Jordan K: I like “marriage market” as a term.
Saša Stanišić: My short story collection is out since a month now, and there is a story in it, set again in Fürstenfelde, and Mr. Schramm now lives together with Miss Mahlke.
Brian S: Oh, I’m so happy to hear that. I was dying at that scene where he destroys the cigarette machine with the farm machine. I really wanted something to work out for Schramm.
Saša Stanišić: Yes, if there was one person in need of a happy ending in this universe, it was Schramm.
Brian S: Is there a translation in the works for that collection? I’d love to read it.
Saša Stanišić: It just came out here. I am hoping there will be, of course; no news yet.
Jordan K: I would love to read it as well! Get Tin House on it!
Saša Stanišić: Tin House: You reading this? Two sold copies already!
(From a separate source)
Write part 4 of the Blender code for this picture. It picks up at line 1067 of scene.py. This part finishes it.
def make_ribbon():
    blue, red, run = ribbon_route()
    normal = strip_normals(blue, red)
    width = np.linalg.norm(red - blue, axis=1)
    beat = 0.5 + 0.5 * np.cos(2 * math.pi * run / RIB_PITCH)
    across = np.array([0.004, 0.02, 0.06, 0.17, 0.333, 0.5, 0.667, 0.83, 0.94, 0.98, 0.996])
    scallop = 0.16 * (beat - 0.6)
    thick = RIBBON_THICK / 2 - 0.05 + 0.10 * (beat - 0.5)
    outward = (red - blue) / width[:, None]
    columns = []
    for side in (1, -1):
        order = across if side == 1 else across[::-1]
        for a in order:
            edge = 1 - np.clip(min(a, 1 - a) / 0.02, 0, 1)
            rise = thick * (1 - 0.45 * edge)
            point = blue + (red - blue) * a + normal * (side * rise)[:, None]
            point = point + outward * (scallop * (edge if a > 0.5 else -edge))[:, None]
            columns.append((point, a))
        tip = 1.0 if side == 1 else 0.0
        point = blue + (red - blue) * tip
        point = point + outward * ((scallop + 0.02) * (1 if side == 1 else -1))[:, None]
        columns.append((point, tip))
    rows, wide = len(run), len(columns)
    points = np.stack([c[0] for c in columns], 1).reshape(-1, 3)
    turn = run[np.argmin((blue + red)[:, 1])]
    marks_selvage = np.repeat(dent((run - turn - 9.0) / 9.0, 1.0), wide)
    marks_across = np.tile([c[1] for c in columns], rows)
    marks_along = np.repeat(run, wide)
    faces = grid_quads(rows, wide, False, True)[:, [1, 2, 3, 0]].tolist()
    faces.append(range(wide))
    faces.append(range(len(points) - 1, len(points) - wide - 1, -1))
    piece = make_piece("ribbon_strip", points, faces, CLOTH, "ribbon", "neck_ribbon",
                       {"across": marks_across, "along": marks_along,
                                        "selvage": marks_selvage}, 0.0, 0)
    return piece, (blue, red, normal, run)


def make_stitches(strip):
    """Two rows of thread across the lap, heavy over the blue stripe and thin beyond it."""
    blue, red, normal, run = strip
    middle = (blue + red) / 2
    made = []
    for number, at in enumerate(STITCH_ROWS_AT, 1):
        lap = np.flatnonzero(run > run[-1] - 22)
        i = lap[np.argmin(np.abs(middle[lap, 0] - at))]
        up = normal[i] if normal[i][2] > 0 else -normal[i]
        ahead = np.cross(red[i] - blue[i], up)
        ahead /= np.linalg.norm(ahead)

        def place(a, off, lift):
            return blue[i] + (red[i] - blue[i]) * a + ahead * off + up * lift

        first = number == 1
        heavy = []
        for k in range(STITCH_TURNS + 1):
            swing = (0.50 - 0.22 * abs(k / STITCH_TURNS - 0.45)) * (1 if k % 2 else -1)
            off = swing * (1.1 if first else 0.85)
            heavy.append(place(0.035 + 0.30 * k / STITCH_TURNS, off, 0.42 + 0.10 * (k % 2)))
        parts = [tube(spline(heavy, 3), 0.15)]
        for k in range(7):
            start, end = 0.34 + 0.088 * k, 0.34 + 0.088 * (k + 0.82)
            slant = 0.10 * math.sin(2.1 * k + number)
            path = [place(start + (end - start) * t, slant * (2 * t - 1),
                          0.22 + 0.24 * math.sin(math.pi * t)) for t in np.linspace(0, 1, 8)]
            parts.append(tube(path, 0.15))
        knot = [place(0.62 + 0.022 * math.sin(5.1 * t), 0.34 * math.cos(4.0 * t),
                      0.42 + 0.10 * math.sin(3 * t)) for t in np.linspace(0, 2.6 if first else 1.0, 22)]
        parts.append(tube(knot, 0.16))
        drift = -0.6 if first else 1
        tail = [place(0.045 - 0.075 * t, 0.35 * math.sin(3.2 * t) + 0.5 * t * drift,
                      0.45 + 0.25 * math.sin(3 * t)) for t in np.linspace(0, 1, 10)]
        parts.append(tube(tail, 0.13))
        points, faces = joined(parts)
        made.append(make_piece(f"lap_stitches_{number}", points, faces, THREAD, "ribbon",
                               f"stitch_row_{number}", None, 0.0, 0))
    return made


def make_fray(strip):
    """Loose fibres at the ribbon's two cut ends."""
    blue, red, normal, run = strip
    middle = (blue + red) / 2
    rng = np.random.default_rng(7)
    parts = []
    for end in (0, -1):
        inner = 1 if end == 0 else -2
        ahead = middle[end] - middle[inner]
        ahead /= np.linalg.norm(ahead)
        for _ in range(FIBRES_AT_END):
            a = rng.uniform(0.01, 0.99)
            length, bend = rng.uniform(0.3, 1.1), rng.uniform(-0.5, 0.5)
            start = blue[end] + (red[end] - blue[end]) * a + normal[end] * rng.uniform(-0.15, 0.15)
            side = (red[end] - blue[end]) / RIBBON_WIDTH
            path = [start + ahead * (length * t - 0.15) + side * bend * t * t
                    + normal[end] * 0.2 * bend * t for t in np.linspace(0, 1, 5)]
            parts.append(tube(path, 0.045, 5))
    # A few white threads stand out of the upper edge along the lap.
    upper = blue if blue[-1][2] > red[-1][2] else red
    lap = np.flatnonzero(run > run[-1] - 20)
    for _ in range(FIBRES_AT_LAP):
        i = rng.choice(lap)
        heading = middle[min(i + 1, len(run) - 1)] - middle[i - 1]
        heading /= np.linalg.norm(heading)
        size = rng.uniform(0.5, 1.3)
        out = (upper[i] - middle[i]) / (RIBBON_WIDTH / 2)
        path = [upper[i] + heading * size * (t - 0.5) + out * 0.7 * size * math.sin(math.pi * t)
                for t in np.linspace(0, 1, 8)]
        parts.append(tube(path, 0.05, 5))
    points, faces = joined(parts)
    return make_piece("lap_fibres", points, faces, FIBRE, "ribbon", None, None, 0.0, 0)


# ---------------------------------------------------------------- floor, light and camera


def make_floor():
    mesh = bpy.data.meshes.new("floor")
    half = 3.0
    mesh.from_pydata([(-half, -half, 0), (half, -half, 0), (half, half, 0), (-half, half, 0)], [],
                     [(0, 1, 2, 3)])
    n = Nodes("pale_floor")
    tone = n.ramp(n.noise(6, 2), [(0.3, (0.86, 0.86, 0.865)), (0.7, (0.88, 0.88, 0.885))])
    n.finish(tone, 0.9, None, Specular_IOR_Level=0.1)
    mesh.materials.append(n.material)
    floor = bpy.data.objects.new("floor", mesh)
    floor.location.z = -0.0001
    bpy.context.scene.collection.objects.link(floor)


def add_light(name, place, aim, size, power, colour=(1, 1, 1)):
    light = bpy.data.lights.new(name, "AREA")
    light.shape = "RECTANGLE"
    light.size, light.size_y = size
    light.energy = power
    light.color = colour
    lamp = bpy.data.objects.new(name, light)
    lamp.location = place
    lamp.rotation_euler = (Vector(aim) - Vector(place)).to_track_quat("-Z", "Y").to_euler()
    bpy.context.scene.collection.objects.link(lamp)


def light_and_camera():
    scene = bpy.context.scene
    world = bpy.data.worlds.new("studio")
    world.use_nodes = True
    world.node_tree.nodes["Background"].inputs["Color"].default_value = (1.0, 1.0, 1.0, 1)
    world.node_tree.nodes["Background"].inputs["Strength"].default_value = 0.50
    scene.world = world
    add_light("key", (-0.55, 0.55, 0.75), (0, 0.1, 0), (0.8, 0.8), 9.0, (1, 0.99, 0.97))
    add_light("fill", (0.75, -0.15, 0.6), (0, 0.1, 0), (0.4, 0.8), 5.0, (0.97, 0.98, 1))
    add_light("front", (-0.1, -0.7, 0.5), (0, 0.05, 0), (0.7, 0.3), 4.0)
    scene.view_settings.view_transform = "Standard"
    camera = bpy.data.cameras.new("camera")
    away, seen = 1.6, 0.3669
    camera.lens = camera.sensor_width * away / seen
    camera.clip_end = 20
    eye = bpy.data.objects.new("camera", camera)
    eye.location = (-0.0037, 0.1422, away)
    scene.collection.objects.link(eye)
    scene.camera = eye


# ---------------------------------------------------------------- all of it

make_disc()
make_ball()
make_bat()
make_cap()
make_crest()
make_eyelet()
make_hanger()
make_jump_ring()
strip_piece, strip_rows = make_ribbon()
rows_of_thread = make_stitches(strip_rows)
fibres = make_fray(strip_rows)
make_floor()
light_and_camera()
Brian S: I’ll keep an eye out for it. Has there been any talk of you coming back to the states for a tour to publicize this book?
Saša Stanišić: I did a small tour with my first book years ago and it was great. Nothing planned as of now. In Germany, book readings are really a huge thing. I had 150 readings with Before the Feast and already almost a hundred booked for the stories now. So I am constantly somewhere else.
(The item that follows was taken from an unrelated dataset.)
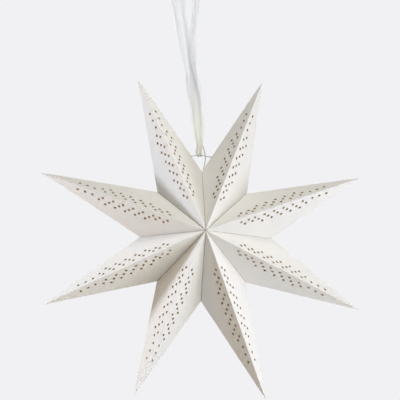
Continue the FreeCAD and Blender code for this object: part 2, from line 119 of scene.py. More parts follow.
def look_along(place, forward, up):
    """The matrix of a camera, or of a lamp, that looks along a direction."""
    back = -forward.normalized()
    right = up.cross(back).normalized()
    turn = Matrix((right, back.cross(right), back)).transposed().to_4x4()
    return Matrix.Translation(place) @ turn


camera = placed("camera", bpy.data.cameras.new("camera"))
camera.data.lens = camera_lens
camera.data.sensor_width = camera_sensor
camera.matrix_world = look_along(camera_place, camera_forward, camera_up)
bpy.context.scene.camera = camera
print("camera at", [round(c, 3) for c in camera_place])

# %% [markdown]
# ## A studio of soft lamps
#
# Folded card shows its shape by the difference between its faces. A large softbox above and in front lights
# every face a little. Two on the right make the faces that look right nearly white. A small cool one on the
# left stands in the plane of the star, so the ridges of rays 7 and 8 throw clear shadows on rays 6 and 1. Two
# such shadows tell where their lamp is: each gives a plane through a ridge and the shadow's edge, and the
# lamp is where the planes meet. A weak warm one lifts the lowest faces, and one behind shines through the
# ribbon. To find each lamp's power, the star can be rendered with one lamp at a time: light adds up, so the
# powers are then a sum that can be solved.
# What the camera sees behind the star is a plain pale colour. It is set by Light Path, so it lights nothing.

# %% Stage colours
backdrop_colour = (0.879, 0.879, 0.896, 1)
fill_colour = (1.0, 1.0, 1.0, 1)
fill_strength = 0.10
floor_drop = 0.62
floor_size = 12.0
floor_glow_share = 0.85


# %% Helpers for node trees
def node(tree, kind, inputs=None, **settings):
    """A node with its settings. An input is a value, a socket, or a node whose first output it takes."""
    made = tree.nodes.new(kind)
    for name, value in settings.items():
        setattr(made, name, value)
    for name, value in (inputs or {}).items():
        if isinstance(value, bpy.types.Node):
            value = next(socket for socket in value.outputs if socket.enabled)
        if isinstance(value, bpy.types.NodeSocket):
            tree.links.new(value, made.inputs[name])
        else:
            made.inputs[name].default_value = value
    return made


def math_node(tree, operation, *values):
    return node(tree, "ShaderNodeMath", dict(enumerate(values)), operation=operation)


def new_material(name):
    """An empty node material, with its tree."""
    material = bpy.data.materials.new(name)
    material.use_nodes = True
    material.node_tree.nodes.clear()
    return material, material.node_tree


def finished(material, shader):
    """The material, with its shader joined to an output."""
    node(material.node_tree, "ShaderNodeOutputMaterial", {"Surface": shader})
    print("material", material.name, "with", len(material.node_tree.nodes), "nodes")
    return material


def seen_directly(tree):
    """1 for camera, glossy and transmission rays, 0 for the rays that light the object."""
    path = tree.nodes.new("ShaderNodeLightPath").outputs
    first = math_node(tree, "MAXIMUM", path["Is Camera Ray"], path["Is Glossy Ray"])
    return math_node(tree, "MAXIMUM", first, path["Is Transmission Ray"])


def mixed_shader(tree, factor, first, second):
    return node(tree, "ShaderNodeMixShader", {"Fac": factor, 1: first, 2: second})


# %% World
world = bpy.data.worlds.new("studio")
bpy.context.scene.world = world
world.use_nodes = True
world_tree = world.node_tree
world_tree.nodes.clear()
fill = node(world_tree, "ShaderNodeBackground", {"Color": fill_colour, "Strength": fill_strength})
backdrop = node(world_tree, "ShaderNodeBackground", {"Color": backdrop_colour})
shown = mixed_shader(world_tree, seen_directly(world_tree), fill, backdrop)
node(world_tree, "ShaderNodeOutputWorld", {"Surface": shown})
print("world with", len(world_tree.nodes), "nodes")

# %% Lamps
lamps = (
    ("softbox_above", (0.10, -1.20, 1.40), (0.97, 1.0, 0.97), 1.0, 22.3),
    ("softbox_right", (1.256, -0.45, -0.336), (0.72, 0.77, 1.0), 0.7, 10.5),
    ("softbox_right_low", (1.13, -0.90, -0.65), (0.98, 1.0, 0.74), 0.9, 8.9),
    ("lamp_left", (-1.27, -0.02, 0.068), (0.80, 0.86, 1.0), 0.12, 11.6),
    ("lamp_left_low", (-1.065, -0.15, -0.746), (1.0, 0.60, 0.05), 0.4, 1.8),
    ("softbox_behind", (-0.20, 1.70, 0.70), (1.0, 1.0, 1.0), 1.2, 12.0),
)
for name, offset, colour, width, power in lamps:
    data = bpy.data.lights.new(name, "AREA")
    data.shape = "SQUARE"
    data.size = width
    data.energy = power
    data.color = colour
    lamp = placed(name, data)
    place = star_middle + Vector(offset)
    lamp.matrix_world = look_along(place, star_middle - place, Vector((0, 0, 1)))
    print(name, "at", [round(c, 2) for c in place], "power", power)

# %% Floor
floor_height = cad_low.z - floor_drop
half = floor_size / 2
floor_corners = [(x * half, y * half, floor_height) for x, y in ((-1, -1), (1, -1), (1, 1), (-1, 1))]
floor = placed("floor", new_mesh("floor", floor_corners, faces=[(0, 1, 2, 3)]))
floor_material, floor_tree = new_material("pale floor")
paint = node(floor_tree, "ShaderNodeBsdfDiffuse", {"Color": backdrop_colour})
glow = node(floor_tree, "ShaderNodeEmission", {"Color": backdrop_colour, "Strength": 1.0})
seen = math_node(floor_tree, "MULTIPLY", seen_directly(floor_tree), floor_glow_share)
floor.data.materials.append(finished(floor_material, mixed_shader(floor_tree, seen, paint, glow)))
print("floor at", round(floor_height, 3))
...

Brian S: That’s amazing! You told me you were busy when we were trying to schedule this, but I had no idea just how busy.
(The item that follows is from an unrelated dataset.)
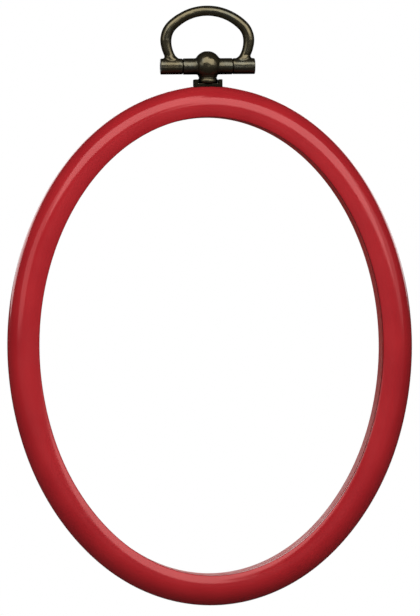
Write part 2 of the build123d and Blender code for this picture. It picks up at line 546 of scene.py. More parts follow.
@dataclass(frozen=True)
class TurnedSteel(Finish):
    """Mild steel, turned on a lathe and plated or darkened.

    It gives the eye a grey metal with fine rings round its axis, duller where the
    plating is stained.
    """

    base: str = "#B9B6AC"
    stained: str = "#8F8B80"
    axis: Axis = Axis.Z
    roughness: float = 0.32
    # How many times rougher a stain is than the clean steel
    stain_dulling: float = 1.4
    stains: Patches = Patches(0.8, 0.4, 0.7, detail=3.0)
    # A lathe's feed on small parts, so fine that it shows as a silky sheen
    ring_pitch: float = 0.088
    ring_depth: float = 0.004
    ring_waver: float = 0.6

    def rings(self, tree: Tree, place: Socket) -> Socket:
        """Turn the tool's rings into the surface.

        Args:
            tree: The material's node tree.
            place: Coordinates in metres.

        Returns:
            The ringed surface's normal.
        """
        waves = {
            "Vector": place,
            "Scale": WAVE_BAND / (self.ring_pitch * MM),
            "Distortion": self.ring_waver,
        }
        tool = add_node(
            tree,
            "ShaderNodeTexWave",
            waves,
            wave_type="RINGS",
            rings_direction=self.axis.value,
        )
        cuts = {
            "Height": tool.outputs["Fac"],
            "Distance": self.ring_depth * MM,
            "Strength": 1.0,
        }
        return add_node(tree, "ShaderNodeBump", cuts).outputs["Normal"]

    def surface(self, tree: Tree, place: Socket) -> dict[str | int, object]:
        """Work out the turned steel's surface.

        Args:
            tree: The material's node tree.
            place: Coordinates in metres.

        Returns:
            The principled shader's inputs.
        """
        stain = self.stains.draw(tree, place)
        tints = {
            MIX_FACTOR: stain,
            MIX_FIRST: linear(self.base),
            MIX_SECOND: linear(self.stained),
        }
        levels = {
            "Value": stain,
            "To Min": self.roughness,
            "To Max": self.roughness * self.stain_dulling,
        }
        colour = add_node(tree, "ShaderNodeMix", tints, data_type="RGBA")
        return {
            "Base Color": colour.outputs[MIX_RESULT],
            "Metallic": 1.0,
            "Roughness": add_node(tree, "ShaderNodeMapRange", levels).outputs["Result"],
            "Normal": self.rings(tree, place),
        }


def put(name: str, data: bpy.types.ID) -> bpy.types.Object:
    """Put a mesh, a lamp or a camera into the scene as an object.

    Args:
        name: The object's name.
        data: What the object holds.

    Returns:
        The new object.
    """
    thing = bpy.data.objects.new(name, data)
    bpy.context.scene.collection.objects.link(thing)
    return thing


def solid(name: str, form: bmesh.types.BMesh) -> bpy.types.Object:
    """Turn a finished bmesh into an object, and free it.

    Args:
        name: The object's name.
        form: The form, which isn't used again.

    Returns:
        The new object.
    """
    mesh = bpy.data.meshes.new(name)
    form.to_mesh(mesh)
    form.free()
    return put(name, mesh)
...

Jordan K: Book tours in the US are usually only a few cities. 150 dates! That’s like rock and roll status.
Saša Stanišić: Here, it’s like a never-ending trip. And it pays well, too.
Brian S: So what you’re saying is I need to learn German…
Saša Stanišić: Never too late to learn a language. And the good literature to come with it.
Brian S: Thank you so much for joining us today, and for such a terrific book.
Jordan K: Before you go, what are you reading?
Saša Stanišić: Thank you for the questions and for organizing the whole thing!
I just read Willy Vlautin‘s Northline and loved it truly. I actually read mostly American Literature. Barry Hannah, Breece D’j Pancake, Vonnegut…
Jordan K: Thanks! Really great talking with you.
Saša Stanišić: Have a good evening!
Brian S: I’ll keep an eye out for it. Have a great rest of your evening, and again, thanks for making time for us.